Непростительно это, конечно, только профессионалам – поэтам, литературоведам, переводчикам. Потому что массовое потребление всегда склонно стащить новое, да и вообще особенное, с его котурнов и вернуть в общую колею. Сплошь и рядом это происходит при переводе на иностранные языки. Подбирая переводы цитат из русских классиков для своей англоязычной книги, я был поражен, сколь редко тот эффект, ради которого привлекалась цитата, наличествовал в переводе. Получалось, что в отношении стиля зарубежный читатель имеет дело, как правило, не с Лермонтовым, Гоголем и Чеховым, а, так сказать, с Марлинским, Одоевским и Потапенко.
...
В «Поэзии и правде» Гёте посвящает несколько горьких страниц тому, как успех «Вертера» был отравлен для него настоятельным желанием восхищенных друзей, знакомых и широкой публики допытаться, «как же все обстояло в действительности? Я злился и по большей части давал весьма неучтивые ответы. Ведь для того, чтобы удовлетворить их любопытство, я бы должен был растерзать свое твореньице, над которым я столько времени размышлял, стремясь придать поэтическое единство разноречивым его элементам […] Впрочем, если вдуматься хорошенько, публике нельзя было ставить в вину это требование […] Если я, преобразовав действительность в поэзию, отныне чувствовал себя свободным и просветленным, то мои друзья, напротив, ошибочно полагали, что следует поэзию преобразовать в действительность, разыграть такой роман в жизни и, пожалуй, еще и застрелиться» (книга 13-я).
Эти страницы запомнились мне не только потому, что так задолго предвосхитили русских формалистов.
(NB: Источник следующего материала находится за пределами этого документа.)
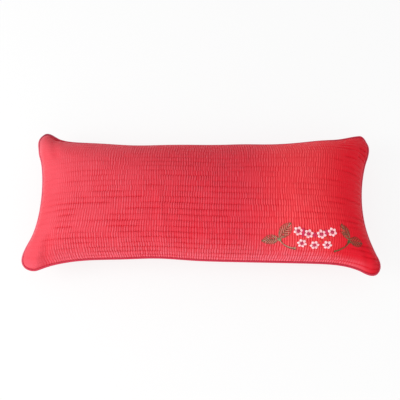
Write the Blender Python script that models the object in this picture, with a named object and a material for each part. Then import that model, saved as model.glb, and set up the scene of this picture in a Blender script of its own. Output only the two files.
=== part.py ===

Был у меня и самолюбивый личный интерес. Однажды мне тоже довелось подвергнуться расспросам (разумеется, не столь массированным) о том, кто есть кто в моих рассказах и как там было на самом деле. Это было очень обидно – мне явно отказывали в претензии на искусство, а никаким таким особым успехом я прикрыться не мог. Слабое утешение пришло, лишь когда перечитывая Гёте, я понял, что и успех ничего не гарантирует. Ни успех, ни авторитет, ни столетняя годовщина и мемориальная доска – против нивелирующего лома нет приема.